# [Given records]
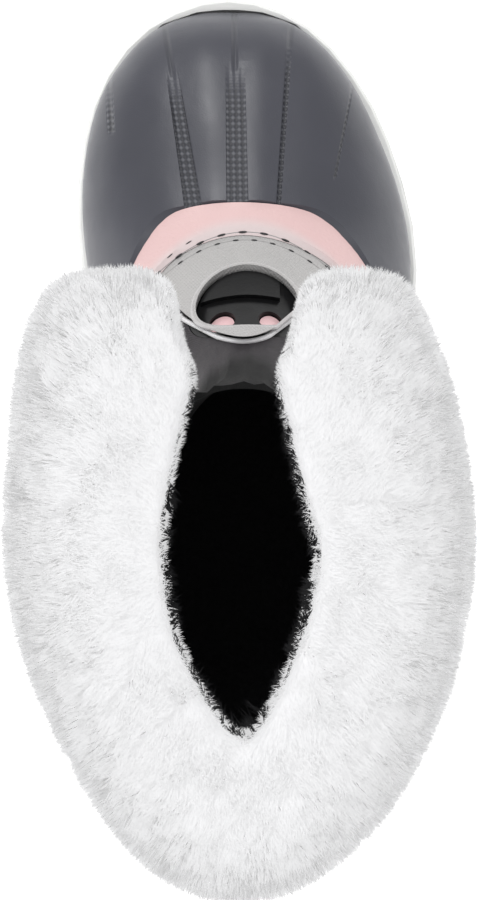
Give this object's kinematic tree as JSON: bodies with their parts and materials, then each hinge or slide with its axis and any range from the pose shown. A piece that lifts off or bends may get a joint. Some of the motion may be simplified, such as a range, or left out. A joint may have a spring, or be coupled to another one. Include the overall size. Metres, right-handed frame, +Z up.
{
  "type": "apres ski boot",
  "caption": "Right winter boot with a ribbed rubber shell over a lugged sole, a padded upper and a deep fur cuff open at the front.",
  "frame": {"origin": "on the flat underside of the heel, 35 mm in front of the heel end of the sole's plan", "axes": "+Y towards the heel, +Z up, +X towards the medial side; the toe points along -Y"},
  "size_m": [0.146, 0.2943, 0.216],
  "materials": {
    "outsole": "matt off-white moulded rubber",
    "insole": "black felt footbed",
    "upper": "light grey coated textile",
    "shell": "dark slate moulded rubber with a soft sheen",
    "vamp_band": "pale pink coated textile",
    "tongue": "black satin nylon",
    "throat_piping": "white bound edge",
    "throat_plate": "glossy black moulding",
    "throat_underlay": "pale pink textile",
    "fur_cuff": "deep white pile"
  },
  "bodies": {
    "root": {"outsole": "outsole", "insole": "insole", "upper": "upper", "shell": "shell", "vamp_band": "vamp_band", "tongue": "tongue", "throat_piping": "throat_piping", "throat_plate": "throat_plate", "throat_underlay": "throat_underlay", "fur_cuff": "fur_cuff"}
  },
  "joints": []
}
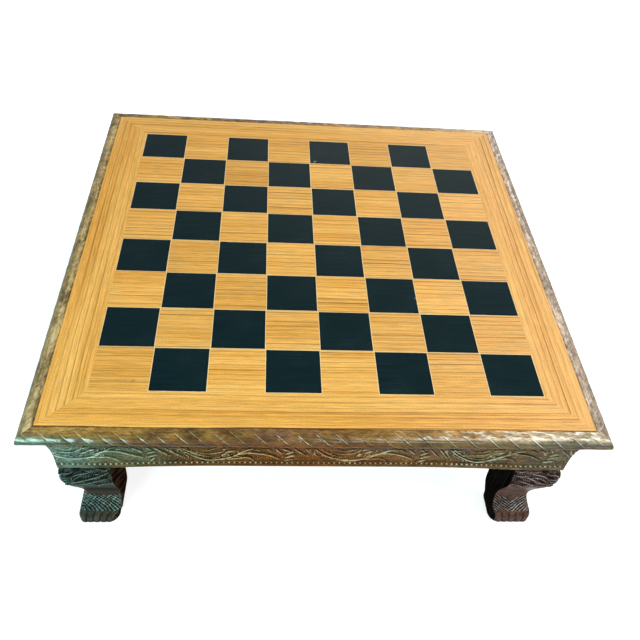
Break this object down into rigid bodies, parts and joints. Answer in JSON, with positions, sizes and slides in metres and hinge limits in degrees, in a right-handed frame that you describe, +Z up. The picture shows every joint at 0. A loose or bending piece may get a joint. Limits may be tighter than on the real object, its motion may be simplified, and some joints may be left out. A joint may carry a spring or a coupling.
{
  "type": "chess table",
  "caption": "Low square chess table: veneered chequered board with a mitred border and corded nosing, on a coved frieze and four short paw-footed legs.",
  "frame": {"origin": "on the ground, under the middle of the board", "axes": "+Z up out of the playing surface, +X to the right and +Y to the back, both along the rows of squares; the front is the long view in the picture"},
  "size_m": [0.3808, 0.3808, 0.14],
  "materials": {
    "teak_veneer": "satin polish, straight grain",
    "ebonised_veneer": "ebonised, satin",
    "pale_line": "satin polish",
    "plywood_core": "bare, oiled by age",
    "polished_hardwood": "dark French polish, worn on the edges",
    "bare_hardwood": "bare",
    "steel_screw": "plain"
  },
  "bodies": {
    "root": {"block_screws": "steel_screw", "board_core": "plywood_core", "border_veneer_back": "teak_veneer", "border_veneer_front": "teak_veneer", "border_veneer_left": "teak_veneer", "border_veneer_right": "teak_veneer", "core_screws": "steel_screw", "corner_block_back_left": "bare_hardwood", "corner_block_back_right": "bare_hardwood", "corner_block_front_left": "bare_hardwood", "corner_block_front_right": "bare_hardwood", "dark_squares_rank_1": "ebonised_veneer", "dark_squares_rank_2": "ebonised_veneer", "dark_squares_rank_3": "ebonised_veneer", "dark_squares_rank_4": "ebonised_veneer", "dark_squares_rank_5": "ebonised_veneer", "dark_squares_rank_6": "ebonised_veneer", "dark_squares_rank_7": "ebonised_veneer", "dark_squares_rank_8": "ebonised_veneer", "frieze_rail_back": "polished_hardwood", "frieze_rail_front": "polished_hardwood", "frieze_rail_left": "polished_hardwood", "frieze_rail_right": "polished_hardwood", "inlaid_lines_rank_1": "pale_line", "inlaid_lines_rank_2": "pale_line", "inlaid_lines_rank_3": "pale_line", "inlaid_lines_rank_4": "pale_line", "inlaid_lines_rank_5": "pale_line", "inlaid_lines_rank_6": "pale_line", "inlaid_lines_rank_7": "pale_line", "inlaid_lines_rank_8": "pale_line", "leg_back_left": "polished_hardwood", "leg_back_right": "polished_hardwood", "leg_dowels": "bare_hardwood", "leg_front_left": "polished_hardwood", "leg_front_right": "polished_hardwood", "light_squares_rank_1": "teak_veneer", "light_squares_rank_2": "teak_veneer", "light_squares_rank_3": "teak_veneer", "light_squares_rank_4": "teak_veneer", "light_squares_rank_5": "teak_veneer", "light_squares_rank_6": "teak_veneer", "light_squares_rank_7": "teak_veneer", "light_squares_rank_8": "teak_veneer", "nosing_back": "polished_hardwood", "nosing_front": "polished_hardwood", "nosing_left": "polished_hardwood", "nosing_right": "polished_hardwood"}
  },
  "joints": []
}
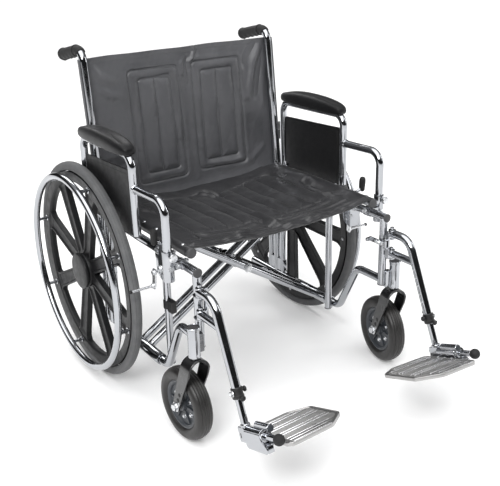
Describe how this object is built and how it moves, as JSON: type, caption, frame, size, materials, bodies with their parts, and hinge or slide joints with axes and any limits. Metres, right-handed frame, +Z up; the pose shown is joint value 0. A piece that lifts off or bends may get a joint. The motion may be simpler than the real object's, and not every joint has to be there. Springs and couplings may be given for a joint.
{
  "type": "manual wheelchair",
  "caption": "Folding manual wheelchair with wide sling seat, moulded rear wheels, desk-length armrests and swing-away footrests.",
  "frame": {"origin": "on the floor under the middle of the chair's bounding box", "axes": "+Z up, the chair faces -Y, +X is the occupant's left"},
  "size_m": [0.8168, 1.1518, 0.9061],
  "materials": {
    "chrome_tube": "bright polished tube",
    "cast_aluminium": "ribbed cast aluminium, satin",
    "steel_hardware": "zinc plated bolts, pins and levers",
    "black_plastic": "textured moulded plastic",
    "grey_wheel": "moulded composite wheel",
    "black_paint": "gloss black powder coat",
    "grey_tyre": "solid grey tyre",
    "caster_tyre": "solid dark tyre",
    "slate_hub": "moulded slate grey hub",
    "vinyl": "embossed charcoal vinyl",
    "grip_rubber": "ribbed black rubber"
  },
  "bodies": {
    "frame_left": {"side_tube_left": "chrome_tube", "front_post_left": "chrome_tube", "mid_post_left": "chrome_tube", "lower_rail_left": "chrome_tube", "rear_upright_left": "chrome_tube", "push_grip_left": "grip_rubber", "caster_housing_left": "chrome_tube", "caster_cap_left": "black_plastic", "armrest_socket_left": "chrome_tube", "wheel_axle_left": "steel_hardware", "back": "vinyl"},
    "brace_a": {"brace_leg_a": "chrome_tube", "seat_rail_right": "chrome_tube"},
    "brace_b": {"brace_leg_b": "chrome_tube", "seat_rail_left": "chrome_tube", "seat": "vinyl"},
    "frame_right": {"side_tube_right": "chrome_tube", "front_post_right": "chrome_tube", "mid_post_right": "chrome_tube", "lower_rail_right": "chrome_tube", "rear_upright_right": "chrome_tube", "push_grip_right": "grip_rubber", "caster_housing_right": "chrome_tube", "caster_cap_right": "black_plastic", "armrest_socket_right": "chrome_tube", "wheel_axle_right": "steel_hardware"},
    "wheel_right": {"rear_tyre_right": "grey_tyre", "rear_wheel_right": "grey_wheel", "handrim_right": "chrome_tube"},
    "caster_fork_right": {"caster_fork_right": "black_paint"},
    "caster_wheel_right": {"caster_tyre_right": "caster_tyre", "caster_hub_right": "slate_hub"},
    "armrest_right": {"armrest_frame_right": "chrome_tube", "arm_pad_right": "vinyl", "side_panel_right": "black_plastic"},
    "armrest_lock_right": {"armrest_lock_right": "steel_hardware"},
    "hanger_right": {"hanger_right": "chrome_tube"},
    "hanger_latch_right": {"hanger_latch_right": "steel_hardware"},
    "footrest_tube_right": {"footrest_tube_right": "chrome_tube"},
    "footplate_right": {"footplate_right": "cast_aluminium", "footplate_pin_right": "black_plastic"},
    "wheel_lock_lever_right": {"wheel_lock_lever_right": "black_paint"},
    "wheel_lock_shoe_right": {"wheel_lock_shoe_right": "steel_hardware"},
    "wheel_left": {"rear_tyre_left": "grey_tyre", "rear_wheel_left": "grey_wheel", "handrim_left": "chrome_tube"},
    "caster_fork_left": {"caster_fork_left": "black_paint"},
    "caster_wheel_left": {"caster_tyre_left": "caster_tyre", "caster_hub_left": "slate_hub"},
    "armrest_left": {"armrest_frame_left": "chrome_tube", "arm_pad_left": "vinyl", "side_panel_left": "black_plastic"},
    "armrest_lock_left": {"armrest_lock_left": "steel_hardware"},
    "hanger_left": {"hanger_left": "chrome_tube"},
    "hanger_latch_left": {"hanger_latch_left": "steel_hardware"},
    "footrest_tube_left": {"footrest_tube_left": "chrome_tube"},
    "footplate_left": {"footplate_left": "cast_aluminium", "footplate_pin_left": "black_plastic"},
    "wheel_lock_lever_left": {"wheel_lock_lever_left": "black_paint"},
    "wheel_lock_shoe_left": {"wheel_lock_shoe_left": "steel_hardware"}
  },
  "joints": [
    {"name": "fold", "type": "hinge", "parent": "frame_left", "child": "brace_a", "pos_m": [-0.291, 0.0906, 0.122], "axis": [0, -1, 0], "range_deg": [0, 45], "deforming": ["back"]},
    {"name": "brace_cross", "type": "hinge", "parent": "brace_a", "child": "brace_b", "pos_m": [0, 0.0746, 0.30552], "axis": [0, -1, 0], "range_deg": [-90, 0], "deforming": ["seat"]},
    {"name": "side_frame_right", "type": "hinge", "parent": "brace_b", "child": "frame_right", "pos_m": [0.291, 0.0906, 0.122], "axis": [0, -1, 0], "range_deg": [0, 45]},
    {"name": "rear_wheel_spin_right", "type": "hinge", "parent": "frame_right", "child": "wheel_right", "pos_m": [0.3576, 0.2706, 0.305], "axis": [1, 0, 0], "continuous": true},
    {"name": "caster_swivel_right", "type": "hinge", "parent": "frame_right", "child": "caster_fork_right", "pos_m": [0.321, -0.2419, 0.28], "axis": [0, 0, 1], "continuous": true},
    {"name": "caster_spin_right", "type": "hinge", "parent": "caster_fork_right", "child": "caster_wheel_right", "pos_m": [0.33117, -0.19192, 0.0952], "axis": [0.9799, -0.1994, 0], "continuous": true},
    {"name": "armrest_lift_right", "type": "slide", "parent": "frame_right", "child": "armrest_right", "axis": [0, 0, 1], "range_m": [0, 0.12]},
    {"name": "armrest_lock_pull_right", "type": "slide", "parent": "frame_right", "child": "armrest_lock_right", "axis": [0, -1, 0], "range_m": [0, 0.006], "stiffness_N_per_m": 400},
    {"name": "hanger_swing_right", "type": "hinge", "parent": "frame_right", "child": "hanger_right", "pos_m": [0.301, -0.2464, 0.38], "axis": [0, 0, 1], "range_deg": [0, 100]},
    {"name": "hanger_latch_release_right", "type": "hinge", "parent": "hanger_right", "child": "hanger_latch_right", "pos_m": [0.277, -0.2464, 0.386], "axis": [0, 0, 1], "range_deg": [0, 12], "stiffness_Nm_per_rad": 0.5},
    {"name": "footrest_height_right", "type": "slide", "parent": "hanger_right", "child": "footrest_tube_right", "axis": [0, -0.4008, -0.9162], "range_m": [0, 0.06]},
    {"name": "footplate_flip_right", "type": "hinge", "parent": "footrest_tube_right", "child": "footplate_right", "pos_m": [0.303, -0.4894, 0.1585], "axis": [0, 0.9336, -0.3584], "range_deg": [0, 74]},
    {"name": "wheel_lock_right", "type": "hinge", "parent": "frame_right", "child": "wheel_lock_lever_right", "pos_m": [0.31, -0.0794, 0.415], "axis": [1, 0, 0], "range_deg": [0, 26]},
    {"name": "wheel_lock_shoe_turn_right", "type": "hinge", "parent": "frame_right", "child": "wheel_lock_shoe_right", "pos_m": [0.318, -0.0594, 0.4], "axis": [1, 0, 0], "range_deg": [0, 26]},
    {"name": "rear_wheel_spin_left", "type": "hinge", "parent": "frame_left", "child": "wheel_left", "pos_m": [-0.3576, 0.2706, 0.305], "axis": [1, 0, 0], "continuous": true},
    {"name": "caster_swivel_left", "type": "hinge", "parent": "frame_left", "child": "caster_fork_left", "pos_m": [-0.321, -0.2419, 0.28], "axis": [0, 0, 1], "continuous": true},
    {"name": "caster_spin_left", "type": "hinge", "parent": "caster_fork_left", "child": "caster_wheel_left", "pos_m": [-0.32314, -0.19095, 0.0952], "axis": [0.9991, 0.0419, 0], "continuous": true},
    {"name": "armrest_lift_left", "type": "slide", "parent": "frame_left", "child": "armrest_left", "axis": [0, 0, 1], "range_m": [0, 0.12]},
    {"name": "armrest_lock_pull_left", "type": "slide", "parent": "frame_left", "child": "armrest_lock_left", "axis": [0, -1, 0], "range_m": [0, 0.006], "stiffness_N_per_m": 400},
    {"name": "hanger_swing_left", "type": "hinge", "parent": "frame_left", "child": "hanger_left", "pos_m": [-0.301, -0.2464, 0.38], "axis": [0, 0, -1], "range_deg": [0, 100]},
    {"name": "hanger_latch_release_left", "type": "hinge", "parent": "hanger_left", "child": "hanger_latch_left", "pos_m": [-0.277, -0.2464, 0.386], "axis": [0, 0, -1], "range_deg": [0, 12], "stiffness_Nm_per_rad": 0.5},
    {"name": "footrest_height_left", "type": "slide", "parent": "hanger_left", "child": "footrest_tube_left", "axis": [0, -0.4008, -0.9162], "range_m": [0, 0.06]},
    {"name": "footplate_flip_left", "type": "hinge", "parent": "footrest_tube_left", "child": "footplate_left", "pos_m": [-0.303, -0.4894, 0.1585], "axis": [0, -0.9336, 0.3584], "range_deg": [0, 74]},
    {"name": "wheel_lock_left", "type": "hinge", "parent": "frame_left", "child": "wheel_lock_lever_left", "pos_m": [-0.31, -0.0794, 0.415], "axis": [1, 0, 0], "range_deg": [0, 26]},
    {"name": "wheel_lock_shoe_turn_left", "type": "hinge", "parent": "frame_left", "child": "wheel_lock_shoe_left", "pos_m": [-0.318, -0.0594, 0.4], "axis": [1, 0, 0], "range_deg": [0, 26]}
  ],
  "couplings": [
    {"joint": "brace_cross", "follows": "fold", "ratio": -2},
    {"joint": "side_frame_right", "follows": "fold", "ratio": 1},
    {"joint": "wheel_lock_shoe_turn_right", "follows": "wheel_lock_right", "ratio": 1},
    {"joint": "footplate_flip_right", "follows": "fold", "ratio": 1.6444},
    {"joint": "wheel_lock_shoe_turn_left", "follows": "wheel_lock_left", "ratio": 1},
    {"joint": "footplate_flip_left", "follows": "fold", "ratio": 1.6444}
  ]
}
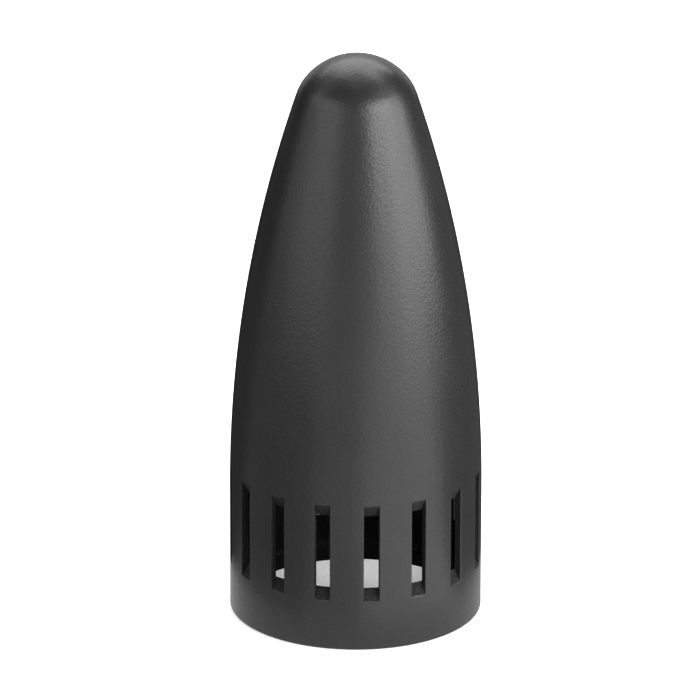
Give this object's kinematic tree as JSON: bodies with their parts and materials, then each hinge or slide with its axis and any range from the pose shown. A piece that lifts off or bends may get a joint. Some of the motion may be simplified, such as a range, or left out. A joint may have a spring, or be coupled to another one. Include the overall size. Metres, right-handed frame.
{
  "type": "pneumatic exhaust silencer",
  "caption": "Bullet-shaped black hood silencer for compressed air exhaust: slotted band at the open wide end, rounded tip, female port and porous cartridge inside.",
  "frame": {"origin": "centre of the open rim's face, on the axis", "axes": "+Z along the axis, from the open rim to the rounded tip; -Y is the side towards the viewer, +X to the viewer's right"},
  "size_m": [0.06, 0.06, 0.1372],
  "materials": {
    "hood_plastic": "charcoal black glass-filled nylon with a fine eroded texture, satin",
    "ring_plastic": "charcoal black nylon, fine satin",
    "carrier_plastic": "black glass-filled nylon, matt",
    "spring_steel": "phosphated spring steel, dark grey",
    "port_metal": "turned brass with a satin nickel plating",
    "seal_rubber": "black moulded nitrile rubber",
    "gasket_rubber": "dark grey sheet gasket",
    "stainless": "stainless steel, rolled and perforated",
    "sintered_polymer": "off-white sintered granules, grainy",
    "zinc_steel": "blue-passivated zinc plated steel",
    "foam": "charcoal open-cell foam"
  },
  "bodies": {
    "root": {"hood": "hood_plastic", "rim_ring": "ring_plastic", "carrier": "carrier_plastic", "retaining_ring": "spring_steel", "port_bushing": "port_metal", "port_seal": "seal_rubber", "flange_gasket": "gasket_rubber", "ring_nut": "port_metal", "anchor_cross": "stainless", "diffuser_tube": "stainless", "porous_sleeve": "sintered_polymer", "lower_gasket": "gasket_rubber", "upper_gasket": "gasket_rubber", "end_cap": "carrier_plastic", "centering_star": "seal_rubber", "tie_rod": "zinc_steel", "rod_nut": "zinc_steel", "flat_washer": "zinc_steel", "disc_spring": "spring_steel", "lock_nut": "zinc_steel", "dome_foam": "foam"}
  },
  "joints": []
}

# [Task statement]
Reproduce every line from the entries that holds the word "each".

# [Reply to the exercise]
Give this object's kinematic tree as JSON: bodies with their parts and materials, then each hinge or slide with its axis and any range from the pose shown. A piece that lifts off or bends may get a joint. Some of the motion may be simplified, such as a range, or left out. A joint may have a spring, or be coupled to another one. Include the overall size. Metres, right-handed frame, +Z up.
Give this object's kinematic tree as JSON: bodies with their parts and materials, then each hinge or slide with its axis and any range from the pose shown. A piece that lifts off or bends may get a joint. Some of the motion may be simplified, such as a range, or left out. A joint may have a spring, or be coupled to another one. Include the overall size. Metres, right-handed frame.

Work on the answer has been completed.